(JSON records of objects)
┌──
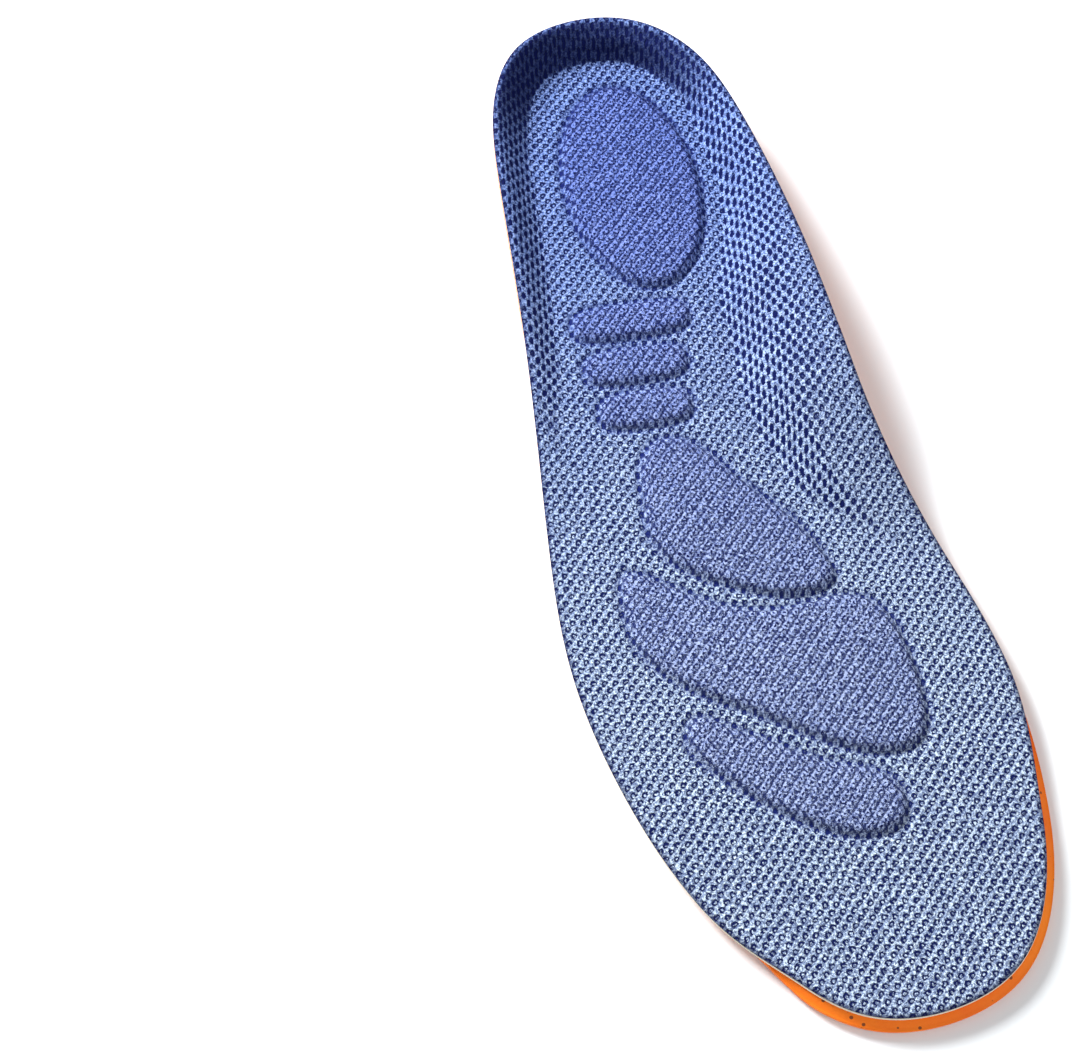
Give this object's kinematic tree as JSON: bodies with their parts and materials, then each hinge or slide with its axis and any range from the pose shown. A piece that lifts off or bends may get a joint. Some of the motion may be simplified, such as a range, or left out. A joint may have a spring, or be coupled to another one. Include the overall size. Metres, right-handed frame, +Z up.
{
  "type": "cushioned insole",
  "caption": "Shoe insole with a heel cup and arch support, a moulded foam base, raised foam cushions under heel, arch, ball and toes, and a knitted mesh cover.",
  "frame": {"origin": "on the ground, under the middle of the insole's outline", "axes": "+Z up, +Y towards the heel, -Y towards the toes, +X towards the arch (inner) side of a right foot"},
  "size_m": [0.1021, 0.2801, 0.0216],
  "materials": {
    "base_foam": "matte moulded polyurethane foam, orange with dark recycled specks",
    "comfort_foam": "pale thin foam sheet, matte",
    "cushion_foam": "pale dense foam, matte",
    "cover_mesh": "blue knitted air mesh with small eyelets over navy"
  },
  "bodies": {
    "root": {"base_foam": "base_foam", "comfort_foam": "comfort_foam", "heel_cushion": "cushion_foam", "midfoot_bar_rear": "cushion_foam", "midfoot_bar_middle": "cushion_foam", "midfoot_bar_front": "cushion_foam", "metatarsal_cushion": "cushion_foam", "ball_cushion": "cushion_foam", "toe_cushion": "cushion_foam", "top_cover": "cover_mesh"}
  },
  "joints": []
}
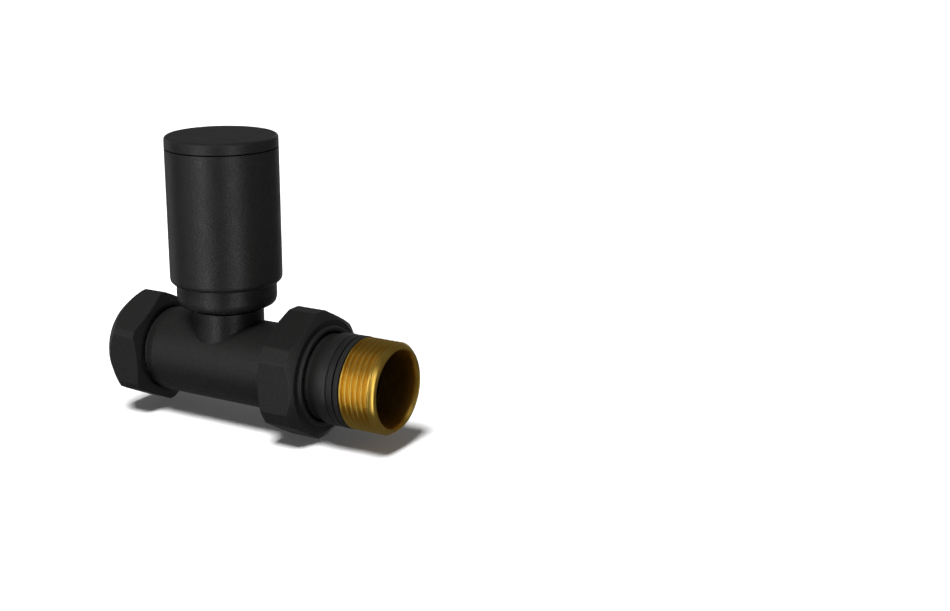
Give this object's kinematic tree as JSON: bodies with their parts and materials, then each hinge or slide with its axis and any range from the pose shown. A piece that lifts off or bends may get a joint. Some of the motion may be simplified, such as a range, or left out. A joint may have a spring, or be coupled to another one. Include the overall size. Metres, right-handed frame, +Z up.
{
  "type": "lockshield valve",
  "caption": "Straight lockshield radiator valve: black coated brass body with compression pipe end, union nut, threaded brass tail and a tall plain cover cap over the adjusting spindle.",
  "frame": {"origin": "where the pipe axis crosses the spindle axis, inside the body", "axes": "+X along the pipe axis towards the radiator tail, +Z up the spindle axis towards the cap"},
  "size_m": [0.0745, 0.0276, 0.0676],
  "materials": {
    "black_coating": "fine orange-peel powder coat, satin",
    "bare_brass": "machined, semi-bright",
    "black_rubber": "smooth matte",
    "white_nylon": "moulded natural nylon",
    "fibre_washer": "black pressed fibre, matte",
    "screw_steel": "zinc plated"
  },
  "bodies": {
    "valve_body": {"valve_body": "black_coating", "bonnet": "bare_brass", "bonnet_seal": "fibre_washer", "cap_base_collar": "black_coating", "gland_nut": "bare_brass", "gland_packing": "white_nylon", "union_seal": "black_rubber"},
    "plug": {"plug": "bare_brass", "plug_washer": "black_rubber", "washer_screw": "bare_brass"},
    "spindle": {"spindle": "bare_brass", "spindle_seal_lower": "black_rubber", "spindle_seal_upper": "black_rubber"},
    "cap_carrier": {"cap_liner": "white_nylon", "cap_grip_ring": "black_rubber"},
    "cap": {"cap_sleeve": "black_coating", "cap_screw": "screw_steel", "cap_screw_washer": "screw_steel"},
    "cap_disc": {"cap_disc": "black_coating"},
    "olive": {"olive": "bare_brass"},
    "compression_nut": {"compression_nut": "black_coating"},
    "tail": {"radiator_tail": "bare_brass", "tail_seal_ring": "black_rubber"},
    "union_nut": {"union_nut": "black_coating"}
  },
  "joints": [
    {"name": "plug_lift", "type": "slide", "parent": "valve_body", "child": "plug", "axis": [0, 0, 1], "range_m": [0, 0.004]},
    {"name": "spindle_turn", "type": "hinge", "parent": "plug", "child": "spindle", "pos_m": [0, 0, 0.02], "axis": [0, 0, 1], "range_deg": [0, 1441]},
    {"name": "cap_pull", "type": "slide", "parent": "valve_body", "child": "cap_carrier", "axis": [0, 0, 1], "range_m": [0, 0.028]},
    {"name": "cap_spin", "type": "hinge", "parent": "cap_carrier", "child": "cap", "pos_m": [0, 0, 0.035], "axis": [0, 0, 1], "continuous": true},
    {"name": "disc_lift", "type": "slide", "parent": "cap", "child": "cap_disc", "axis": [0, 0, 1], "range_m": [0, 0.006]},
    {"name": "olive_shift", "type": "slide", "parent": "valve_body", "child": "olive", "axis": [-1, 0, 0], "range_m": [0, 0.0062]},
    {"name": "compression_nut_turn", "type": "hinge", "parent": "olive", "child": "compression_nut", "pos_m": [-0.0223, 0, 0], "axis": [-1, 0, 0], "range_deg": [0, 1440]},
    {"name": "tail_shift", "type": "slide", "parent": "valve_body", "child": "tail", "axis": [1, 0, 0], "range_m": [0, 0.0077]},
    {"name": "union_nut_turn", "type": "hinge", "parent": "tail", "child": "union_nut", "pos_m": [0.0232, 0, 0], "axis": [1, 0, 0], "range_deg": [0, 1800]}
  ],
  "couplings": [
    {"joint": "spindle_turn", "follows": "plug_lift", "rad_per_m": 6283.2},
    {"joint": "olive_shift", "follows": "compression_nut_turn", "m_per_rad": 0.00023873},
    {"joint": "tail_shift", "follows": "union_nut_turn", "m_per_rad": 0.00023873}
  ]
}
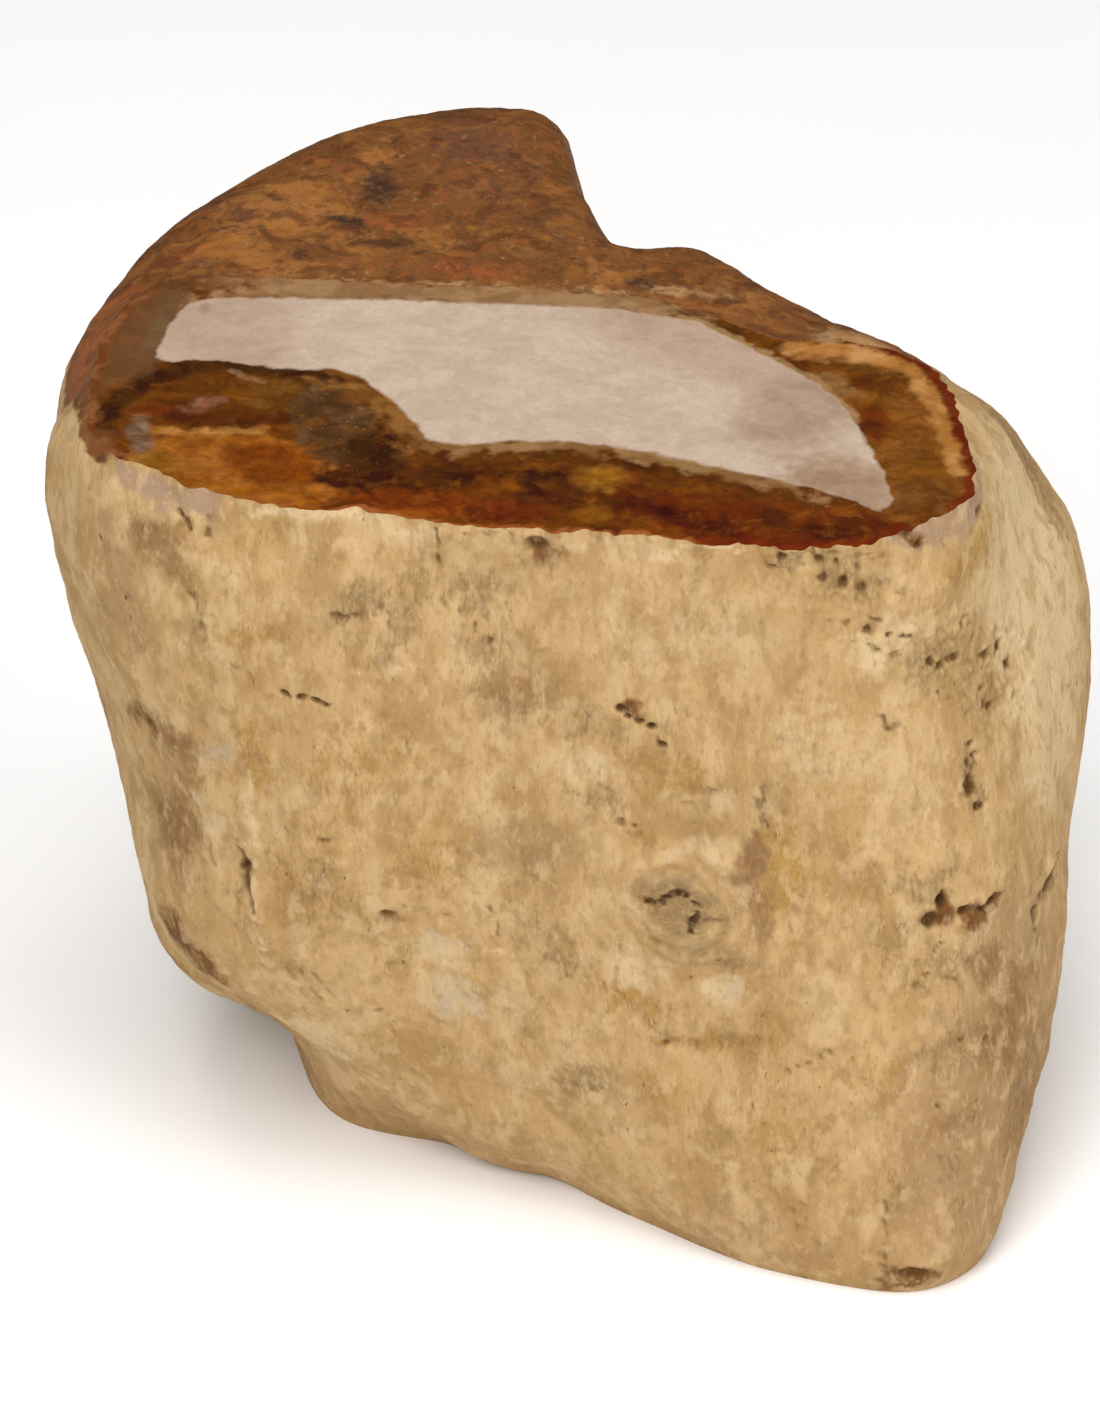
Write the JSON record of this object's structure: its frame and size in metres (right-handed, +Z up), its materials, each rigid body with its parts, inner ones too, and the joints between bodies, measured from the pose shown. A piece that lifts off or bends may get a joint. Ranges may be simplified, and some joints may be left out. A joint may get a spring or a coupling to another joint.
{
  "type": "polished petrified wood",
  "caption": "Free-standing block of petrified wood with rough bark-like sides, a flat polished window on top and a level foot to rest on.",
  "frame": {"origin": "under the middle of the block's bounding box, on the surface that it stands on", "axes": "+Z up, +X to the right along the block's greatest width, -Y towards the knotted bark side that the window leans to"},
  "size_m": [0.1764, 0.1414, 0.1612],
  "materials": {
    "petrified_wood": "rough tan bark outside, polished brown and pale agate window"
  },
  "bodies": {
    "root": {"petrified_wood": "petrified_wood"}
  },
  "joints": []
}
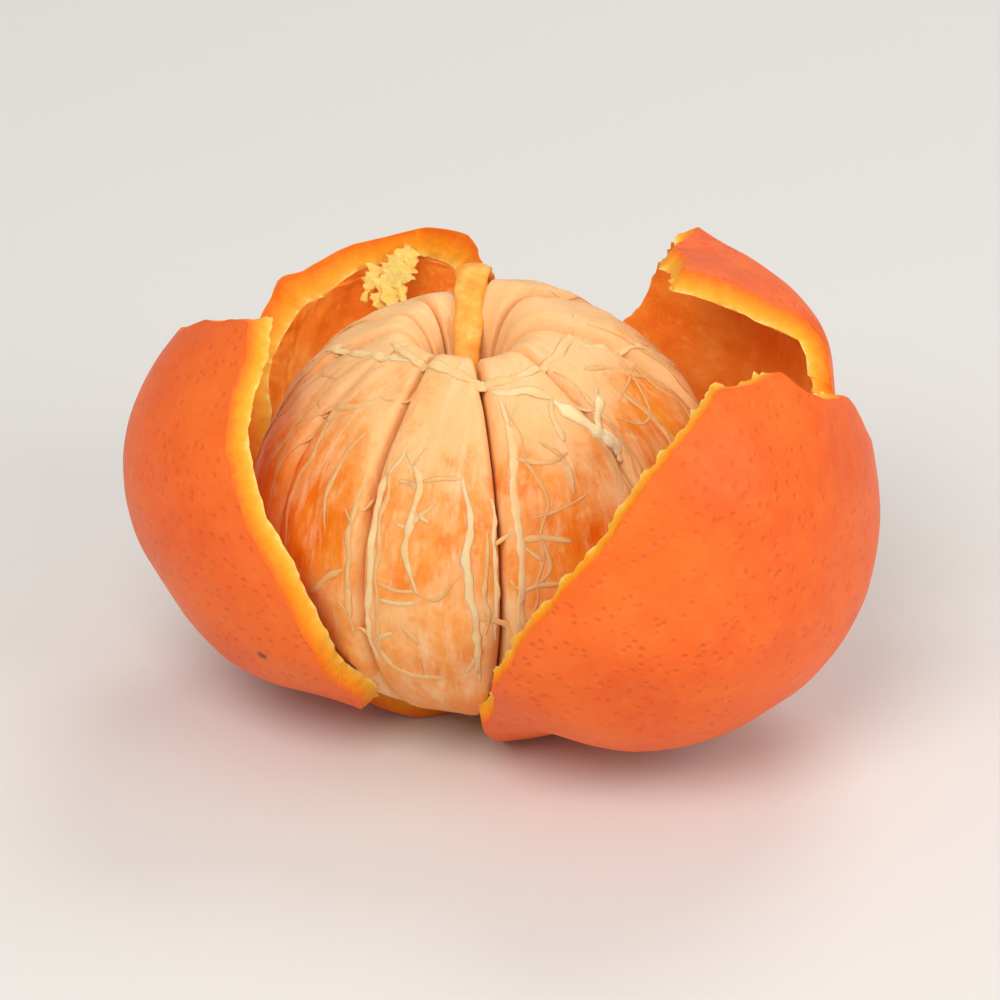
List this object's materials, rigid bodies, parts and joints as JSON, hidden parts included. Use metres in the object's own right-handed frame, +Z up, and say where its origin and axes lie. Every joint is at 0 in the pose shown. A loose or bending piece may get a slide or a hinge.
└──
**EXERCISE GOAL**
Copy every entry word for word, but omit the pictures.

**THE COMPLETED TASK**
Give this object's kinematic tree as JSON: bodies with their parts and materials, then each hinge or slide with its axis and any range from the pose shown. A piece that lifts off or bends may get a joint. Some of the motion may be simplified, such as a range, or left out. A joint may have a spring, or be coupled to another one. Include the overall size. Metres, right-handed frame, +Z up.
{
  "type": "cushioned insole",
  "caption": "Shoe insole with a heel cup and arch support, a moulded foam base, raised foam cushions under heel, arch, ball and toes, and a knitted mesh cover.",
  "frame": {"origin": "on the ground, under the middle of the insole's outline", "axes": "+Z up, +Y towards the heel, -Y towards the toes, +X towards the arch (inner) side of a right foot"},
  "size_m": [0.1021, 0.2801, 0.0216],
  "materials": {
    "base_foam": "matte moulded polyurethane foam, orange with dark recycled specks",
    "comfort_foam": "pale thin foam sheet, matte",
    "cushion_foam": "pale dense foam, matte",
    "cover_mesh": "blue knitted air mesh with small eyelets over navy"
  },
  "bodies": {
    "root": {"base_foam": "base_foam", "comfort_foam": "comfort_foam", "heel_cushion": "cushion_foam", "midfoot_bar_rear": "cushion_foam", "midfoot_bar_middle": "cushion_foam", "midfoot_bar_front": "cushion_foam", "metatarsal_cushion": "cushion_foam", "ball_cushion": "cushion_foam", "toe_cushion": "cushion_foam", "top_cover": "cover_mesh"}
  },
  "joints": []
}
Give this object's kinematic tree as JSON: bodies with their parts and materials, then each hinge or slide with its axis and any range from the pose shown. A piece that lifts off or bends may get a joint. Some of the motion may be simplified, such as a range, or left out. A joint may have a spring, or be coupled to another one. Include the overall size. Metres, right-handed frame, +Z up.
{
  "type": "lockshield valve",
  "caption": "Straight lockshield radiator valve: black coated brass body with compression pipe end, union nut, threaded brass tail and a tall plain cover cap over the adjusting spindle.",
  "frame": {"origin": "where the pipe axis crosses the spindle axis, inside the body", "axes": "+X along the pipe axis towards the radiator tail, +Z up the spindle axis towards the cap"},
  "size_m": [0.0745, 0.0276, 0.0676],
  "materials": {
    "black_coating": "fine orange-peel powder coat, satin",
    "bare_brass": "machined, semi-bright",
    "black_rubber": "smooth matte",
    "white_nylon": "moulded natural nylon",
    "fibre_washer": "black pressed fibre, matte",
    "screw_steel": "zinc plated"
  },
  "bodies": {
    "valve_body": {"valve_body": "black_coating", "bonnet": "bare_brass", "bonnet_seal": "fibre_washer", "cap_base_collar": "black_coating", "gland_nut": "bare_brass", "gland_packing": "white_nylon", "union_seal": "black_rubber"},
    "plug": {"plug": "bare_brass", "plug_washer": "black_rubber", "washer_screw": "bare_brass"},
    "spindle": {"spindle": "bare_brass", "spindle_seal_lower": "black_rubber", "spindle_seal_upper": "black_rubber"},
    "cap_carrier": {"cap_liner": "white_nylon", "cap_grip_ring": "black_rubber"},
    "cap": {"cap_sleeve": "black_coating", "cap_screw": "screw_steel", "cap_screw_washer": "screw_steel"},
    "cap_disc": {"cap_disc": "black_coating"},
    "olive": {"olive": "bare_brass"},
    "compression_nut": {"compression_nut": "black_coating"},
    "tail": {"radiator_tail": "bare_brass", "tail_seal_ring": "black_rubber"},
    "union_nut": {"union_nut": "black_coating"}
  },
  "joints": [
    {"name": "plug_lift", "type": "slide", "parent": "valve_body", "child": "plug", "axis": [0, 0, 1], "range_m": [0, 0.004]},
    {"name": "spindle_turn", "type": "hinge", "parent": "plug", "child": "spindle", "pos_m": [0, 0, 0.02], "axis": [0, 0, 1], "range_deg": [0, 1441]},
    {"name": "cap_pull", "type": "slide", "parent": "valve_body", "child": "cap_carrier", "axis": [0, 0, 1], "range_m": [0, 0.028]},
    {"name": "cap_spin", "type": "hinge", "parent": "cap_carrier", "child": "cap", "pos_m": [0, 0, 0.035], "axis": [0, 0, 1], "continuous": true},
    {"name": "disc_lift", "type": "slide", "parent": "cap", "child": "cap_disc", "axis": [0, 0, 1], "range_m": [0, 0.006]},
    {"name": "olive_shift", "type": "slide", "parent": "valve_body", "child": "olive", "axis": [-1, 0, 0], "range_m": [0, 0.0062]},
    {"name": "compression_nut_turn", "type": "hinge", "parent": "olive", "child": "compression_nut", "pos_m": [-0.0223, 0, 0], "axis": [-1, 0, 0], "range_deg": [0, 1440]},
    {"name": "tail_shift", "type": "slide", "parent": "valve_body", "child": "tail", "axis": [1, 0, 0], "range_m": [0, 0.0077]},
    {"name": "union_nut_turn", "type": "hinge", "parent": "tail", "child": "union_nut", "pos_m": [0.0232, 0, 0], "axis": [1, 0, 0], "range_deg": [0, 1800]}
  ],
  "couplings": [
    {"joint": "spindle_turn", "follows": "plug_lift", "rad_per_m": 6283.2},
    {"joint": "olive_shift", "follows": "compression_nut_turn", "m_per_rad": 0.00023873},
    {"joint": "tail_shift", "follows": "union_nut_turn", "m_per_rad": 0.00023873}
  ]
}
Write the JSON record of this object's structure: its frame and size in metres (right-handed, +Z up), its materials, each rigid body with its parts, inner ones too, and the joints between bodies, measured from the pose shown. A piece that lifts off or bends may get a joint. Ranges may be simplified, and some joints may be left out. A joint may get a spring or a coupling to another joint.
{
  "type": "polished petrified wood",
  "caption": "Free-standing block of petrified wood with rough bark-like sides, a flat polished window on top and a level foot to rest on.",
  "frame": {"origin": "under the middle of the block's bounding box, on the surface that it stands on", "axes": "+Z up, +X to the right along the block's greatest width, -Y towards the knotted bark side that the window leans to"},
  "size_m": [0.1764, 0.1414, 0.1612],
  "materials": {
    "petrified_wood": "rough tan bark outside, polished brown and pale agate window"
  },
  "bodies": {
    "root": {"petrified_wood": "petrified_wood"}
  },
  "joints": []
}
List this object's materials, rigid bodies, parts and joints as JSON, hidden parts included. Use metres in the object's own right-handed frame, +Z up, and say where its origin and axes lie. Every joint is at 0 in the pose shown. A loose or bending piece may get a slide or a hinge.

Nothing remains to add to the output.